Numbers 16:12, however, cannot have been the original opening of the story; an introduction, evidently deleted by the redactor, must have preceded Moses’ act of sending for Datan and Abiram in verse 12. He may have deleted this opening because it contradicted the overall storyline of the Torah.

The Israelites Were Already in the Land

The two problems discussed above, are resolved if we assume that the words להמתינו במדבר of verse 13 are secondary and that the original setting of the Datan and Abiram story was not the wilderness, but the land of Israel. Verse 13 originally read,

הַמְעַט כִּי הֶֽעֱלִיתָנוּ מֵאֶרֶץ זָבַת חָלָב וּדְבַשׁ [להמיתנו במדבר] כִּי תִשְׂתָּרֵר עָלֵינוּ גַּם הִשְׂתָּרֵר.
Is it a small thing that you took us up from a land flowing with milk and honey [to kill us in the wilderness] that you should lord it over us?

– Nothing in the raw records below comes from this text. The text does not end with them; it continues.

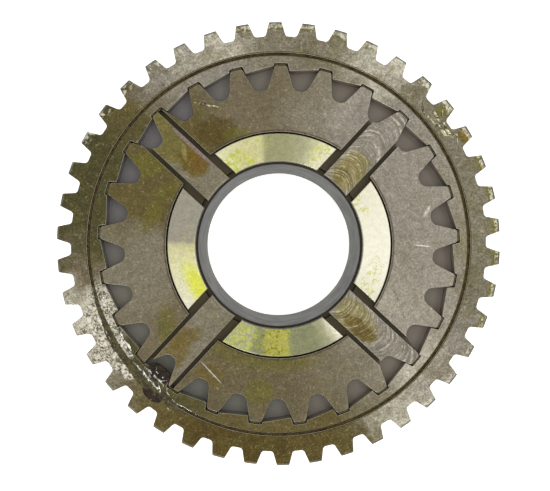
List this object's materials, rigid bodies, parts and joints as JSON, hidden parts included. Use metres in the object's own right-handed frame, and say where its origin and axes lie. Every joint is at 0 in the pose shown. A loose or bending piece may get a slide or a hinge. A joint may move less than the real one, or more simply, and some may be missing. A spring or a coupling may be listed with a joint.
{
  "type": "planetary gear coupling ring and hub",
  "caption": "Toothed coupling ring with a notched inner ring, locked on a toothed hub that carries radial keys, bronze thrust pads and a plain bore bush.",
  "frame": {"origin": "on the gear axis, at the rear face that the part lies on", "axes": "+Z along the gear axis, from the rear face towards the front face with the keys and pads"},
  "size_m": [0.176, 0.176, 0.046],
  "materials": {
    "gear_steel": "satin, oily",
    "bearing_bronze": "machined, bright",
    "ground_steel": "ground",
    "fastener_steel": "black oxide",
    "grease": "wet, glossy"
  },
  "bodies": {
    "coupling_ring": {"outer_gear_rim": "gear_steel", "notched_ring": "gear_steel", "seam_dowels": "fastener_steel", "rear_plate": "gear_steel", "plate_screws": "fastener_steel", "plate_dowels": "fastener_steel"},
    "hub": {"toothed_hub": "gear_steel", "radial_key_1": "gear_steel", "radial_key_2": "gear_steel", "radial_key_3": "gear_steel", "radial_key_4": "gear_steel", "thrust_pad_1": "bearing_bronze", "thrust_pad_2": "bearing_bronze", "thrust_pad_3": "bearing_bronze", "thrust_pad_4": "bearing_bronze", "key_screws": "fastener_steel", "pad_screws": "fastener_steel", "rear_thrust_ring": "bearing_bronze", "thrust_ring_screws": "fastener_steel"},
    "bush": {"bore_bush": "ground_steel"}
  },
  "joints": [
    {"name": "hub_slide", "type": "slide", "parent": "coupling_ring", "child": "hub", "axis": [0, 0, 1], "range_m": [0, 0.012]},
    {"name": "bush_spin", "type": "hinge", "parent": "hub", "child": "bush", "pos_m": [0, 0, 0.022], "axis": [0, 0, 1], "continuous": true}
  ]
}
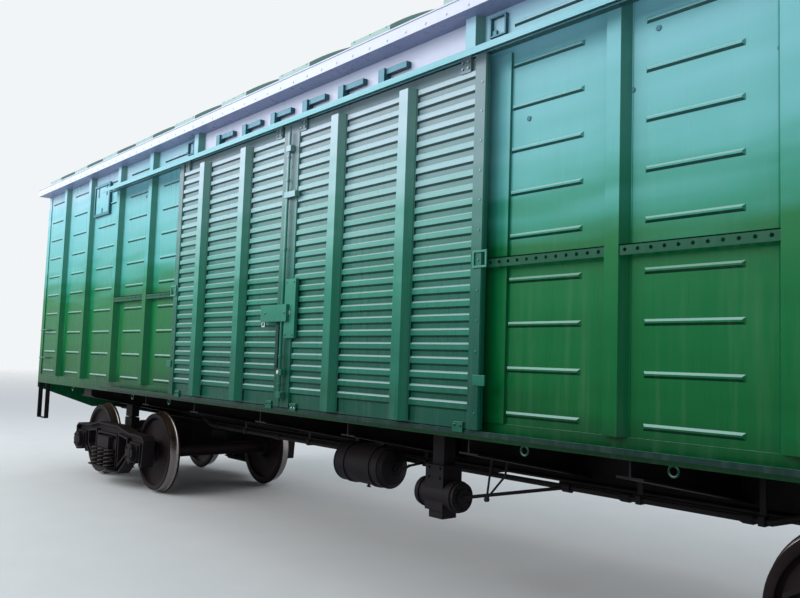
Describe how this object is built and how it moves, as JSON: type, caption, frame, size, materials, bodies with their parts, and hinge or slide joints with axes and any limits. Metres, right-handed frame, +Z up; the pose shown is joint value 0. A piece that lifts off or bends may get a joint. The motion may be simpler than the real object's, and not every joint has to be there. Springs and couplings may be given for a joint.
{
  "type": "covered railway goods wagon",
  "caption": "Closed broad-gauge goods wagon with ribbed double sliding doors on each side, hat posts on beaded sheets, an arched roof, claw couplers and swivelling bogies.",
  "frame": {"origin": "middle of the wagon, on the level of the wheel flanges, the lowest points", "axes": "+X along the wagon towards the front bogie, +Y across to the left side, +Z up"},
  "size_m": [14.95, 3.28, 4.7],
  "materials": {
    "body_green": "gloss green enamel",
    "underframe_black": "dull black paint with road dust",
    "bogie_cast": "cast steel, blackened",
    "wheel_steel": "rolled steel, bright on the treads",
    "floor_boards": "worn pine boards"
  },
  "bodies": {
    "wagon_body": {"air_distributor": "underframe_black", "air_reservoir": "underframe_black", "body_bolsters": "underframe_black", "brake_cylinder": "underframe_black", "brake_rods": "underframe_black", "centre_plates": "underframe_black", "centre_sill": "underframe_black", "corner_steps": "underframe_black", "couplers": "underframe_black", "cross_beams": "underframe_black", "door_headers": "body_green", "door_hoods": "body_green", "eave_rails": "body_green", "end_ladders": "body_green", "end_posts": "body_green", "end_sills": "body_green", "end_wall_front": "body_green", "end_wall_rear": "body_green", "floor": "floor_boards", "guard_rails": "body_green", "hood_brackets": "body_green", "left_posts": "body_green", "left_wall_front": "body_green", "left_wall_rear": "body_green", "lower_tracks": "body_green", "reservoir_straps": "underframe_black", "right_posts": "body_green", "right_wall_front": "body_green", "right_wall_rear": "body_green", "roof": "body_green", "roof_hatches": "body_green", "side_sills": "body_green", "train_pipe": "underframe_black", "uncoupling_levers": "underframe_black"},
    "front_bogie": {"front_axle_boxes": "bogie_cast", "front_bogie_bolster": "bogie_cast", "front_brake_beams": "bogie_cast", "front_side_frames": "bogie_cast", "front_springs": "bogie_cast"},
    "front_inner_axle": {"front_inner_wheelset": "wheel_steel"},
    "front_outer_axle": {"front_outer_wheelset": "wheel_steel"},
    "left_front_door": {"left_door_front": "body_green"},
    "left_rear_door": {"left_door_lock": "body_green", "left_door_rear": "body_green"},
    "rear_bogie": {"rear_axle_boxes": "bogie_cast", "rear_bogie_bolster": "bogie_cast", "rear_brake_beams": "bogie_cast", "rear_side_frames": "bogie_cast", "rear_springs": "bogie_cast"},
    "rear_inner_axle": {"rear_inner_wheelset": "wheel_steel"},
    "rear_outer_axle": {"rear_outer_wheelset": "wheel_steel"},
    "right_front_door": {"right_door_front": "body_green", "right_door_lock": "body_green"},
    "right_rear_door": {"right_door_rear": "body_green"}
  },
  "joints": [
    {"name": "front_bogie_swivel", "type": "hinge", "parent": "wagon_body", "child": "front_bogie", "pos_m": [5, 0, 0.834], "axis": [0, 0, 1], "range_deg": [-5, 5]},
    {"name": "front_outer_axle_spin", "type": "hinge", "parent": "front_bogie", "child": "front_outer_axle", "pos_m": [5.925, 0, 0.5065], "axis": [0, 1, 0], "continuous": true},
    {"name": "front_inner_axle_spin", "type": "hinge", "parent": "front_bogie", "child": "front_inner_axle", "pos_m": [4.075, 0, 0.5065], "axis": [0, 1, 0], "continuous": true},
    {"name": "rear_bogie_swivel", "type": "hinge", "parent": "wagon_body", "child": "rear_bogie", "pos_m": [-5, 0, 0.834], "axis": [0, 0, 1], "range_deg": [-5, 5]},
    {"name": "rear_outer_axle_spin", "type": "hinge", "parent": "rear_bogie", "child": "rear_outer_axle", "pos_m": [-5.925, 0, 0.5065], "axis": [0, 1, 0], "continuous": true},
    {"name": "rear_inner_axle_spin", "type": "hinge", "parent": "rear_bogie", "child": "rear_inner_axle", "pos_m": [-4.075, 0, 0.5065], "axis": [0, 1, 0], "continuous": true},
    {"name": "right_front_door_slide", "type": "slide", "parent": "wagon_body", "child": "right_front_door", "axis": [1, 0, 0], "range_m": [0, 1.95]},
    {"name": "right_rear_door_slide", "type": "slide", "parent": "wagon_body", "child": "right_rear_door", "axis": [-1, 0, 0], "range_m": [0, 1.95]},
    {"name": "left_front_door_slide", "type": "slide", "parent": "wagon_body", "child": "left_front_door", "axis": [1, 0, 0], "range_m": [0, 1.95]},
    {"name": "left_rear_door_slide", "type": "slide", "parent": "wagon_body", "child": "left_rear_door", "axis": [-1, 0, 0], "range_m": [0, 1.95]}
  ]
}
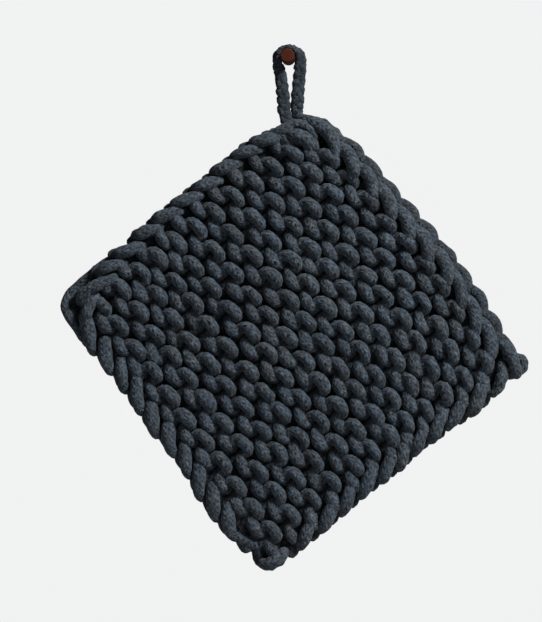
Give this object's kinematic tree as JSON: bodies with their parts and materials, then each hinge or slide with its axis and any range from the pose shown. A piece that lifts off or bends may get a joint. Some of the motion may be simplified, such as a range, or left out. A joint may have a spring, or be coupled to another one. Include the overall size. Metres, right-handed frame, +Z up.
{
  "type": "pot holder on a peg",
  "caption": "Square hand-knitted pot holder in thick cotton cord, hung corner up by a finer plaited loop on a round wooden wall peg.",
  "frame": {"origin": "centre of the peg's back face, where the peg meets the wall", "axes": "+Z up, +Y into the wall along the peg, +X to the right of someone who faces the wall"},
  "size_m": [0.2771, 0.028, 0.3227],
  "materials": {
    "knit_yarn": "matte slate-grey cotton cord, soft and faintly heathered, in garter stitch",
    "loop_cord": "matte slate-grey cotton in a finer flat plait",
    "peg_wood": "dark red-brown stained hardwood, satin, end grain on the front face"
  },
  "bodies": {
    "root": {"knit_square": "knit_yarn", "hanging_loop": "loop_cord", "peg": "peg_wood"}
  },
  "joints": []
}
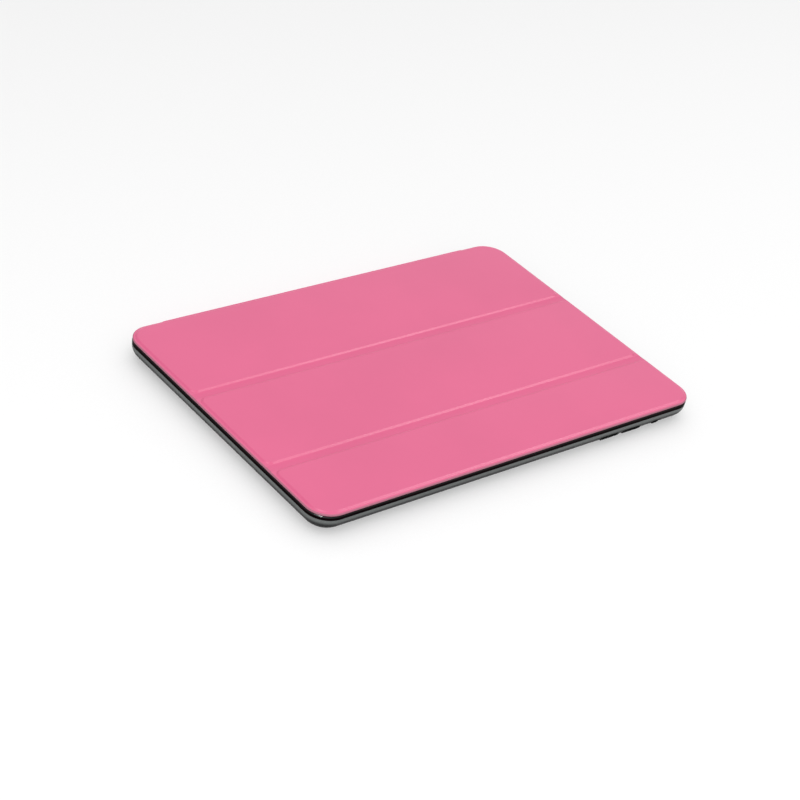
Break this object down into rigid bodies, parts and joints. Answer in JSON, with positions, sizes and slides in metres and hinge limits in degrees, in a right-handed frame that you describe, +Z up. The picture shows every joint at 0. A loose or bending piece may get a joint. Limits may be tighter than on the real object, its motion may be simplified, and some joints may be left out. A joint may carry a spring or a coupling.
{
  "type": "tablet folio case",
  "caption": "Slim hard rear shell for a small tablet with a glossy rim, side keys and a leather-look cover whose three panels close over the screen or fold into a stand.",
  "frame": {"origin": "centre of the rear shell's flat underside, with the case closed and lying on its back", "axes": "+Z up through the case to the cover, +X along the long side towards the tablet's top end, +Y towards the spine, -Y the side with the keys"},
  "size_m": [0.2036, 0.1396, 0.0109],
  "materials": {
    "graphite_shell": "satin moulded graphite-grey plastic",
    "gloss_rim": "glossy black plastic",
    "key_black": "semi-gloss black plastic",
    "leather_skin": "smooth satin pink coated leather",
    "microfibre_lining": "soft pink microfibre",
    "pad_microfibre": "dark grey microfibre",
    "stiffener": "plain grey stiffening board",
    "silicone": "dark silicone sheet",
    "tape": "adhesive film",
    "magnet_steel": "nickel-plated"
  },
  "bodies": {
    "shell": {"rear_shell": "graphite_shell", "rim_frame": "gloss_rim", "back_pad": "pad_microfibre", "latch_keeper_left": "magnet_steel", "latch_keeper_right": "magnet_steel", "volume_key_membrane": "silicone", "power_key_membrane": "silicone", "hinge_flap": "leather_skin", "flap_tape": "tape", "lower_hinge_web": "leather_skin"},
    "volume_down_key": {"volume_down_cap": "key_black"},
    "volume_up_key": {"volume_up_cap": "key_black"},
    "power_key": {"power_key_cap": "key_black"},
    "mute_switch": {"mute_switch_cap": "key_black"},
    "spine": {"spine_skin": "leather_skin", "spine_board": "stiffener", "spine_lining": "microfibre_lining"},
    "hinge_panel": {"hinge_panel_skin": "leather_skin", "hinge_panel_board": "stiffener", "hinge_panel_lining": "microfibre_lining", "inner_fold_web": "leather_skin", "inner_fold_lining": "microfibre_lining", "upper_hinge_web": "leather_skin", "stand_plate": "magnet_steel"},
    "middle_panel": {"middle_panel_skin": "leather_skin", "middle_panel_board": "stiffener", "middle_panel_lining": "microfibre_lining", "outer_fold_web": "leather_skin", "outer_fold_lining": "microfibre_lining"},
    "free_panel": {"free_panel_skin": "leather_skin", "free_panel_board": "stiffener", "free_panel_lining": "microfibre_lining", "latch_magnet_left": "magnet_steel", "latch_magnet_right": "magnet_steel", "wake_magnet": "magnet_steel"}
  },
  "joints": [
    {"name": "spine_hinge", "type": "hinge", "parent": "shell", "child": "spine", "pos_m": [0, 0.0708, -0.0001], "axis": [1, 0, 0], "range_deg": [-90, 0]},
    {"name": "cover_hinge", "type": "hinge", "parent": "spine", "child": "hinge_panel", "pos_m": [0, 0.0708, 0.01101], "axis": [1, 0, 0], "range_deg": [-270, 0]},
    {"name": "inner_fold", "type": "hinge", "parent": "hinge_panel", "child": "middle_panel", "pos_m": [0, 0.0181, 0.01096], "axis": [-1, 0, 0], "range_deg": [0, 140]},
    {"name": "outer_fold", "type": "hinge", "parent": "middle_panel", "child": "free_panel", "pos_m": [0, -0.0343, 0.01096], "axis": [-1, 0, 0], "range_deg": [0, 110]},
    {"name": "volume_down_press", "type": "slide", "parent": "shell", "child": "volume_down_key", "axis": [0, 0.7913, 0.6114], "range_m": [0, 0.0003], "stiffness_N_per_m": 400},
    {"name": "volume_up_press", "type": "slide", "parent": "shell", "child": "volume_up_key", "axis": [0, 0.7913, 0.6114], "range_m": [0, 0.0003], "stiffness_N_per_m": 400},
    {"name": "power_press", "type": "slide", "parent": "shell", "child": "power_key", "axis": [-0.7913, 0, 0.6114], "range_m": [0, 0.0003], "stiffness_N_per_m": 400},
    {"name": "mute_slide", "type": "slide", "parent": "shell", "child": "mute_switch", "axis": [1, 0, 0], "range_m": [0, 0.0015]}
  ]
}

The term used by Datan and Abiram for Moses’ act is העליתנו rather than the much more common הוצאתנו. The word העלה usually implies both the exodus from Egypt and the arrival in the land. The redactor added the words, “to kill us in the wilderness” להמיתנו במדבר, in order to convert the complaint of Datan and Abiram into another “wilderness complaint” (cf. Exod. 14:11; 16:3; 17:3; Num. 20:4; 21:5).

Milk and Honey vs. Fields and Vineyards

This allows for a resolution of the two difficulties. Most commentators incorrectly equate “a land flowing with milk and honey” and “an inheritance of field and vineyard,” assuming that Datan and Abiram complain that Moses has neither provided them with the promised land of milk and honey nor given them the promised inheritance of field and vineyard.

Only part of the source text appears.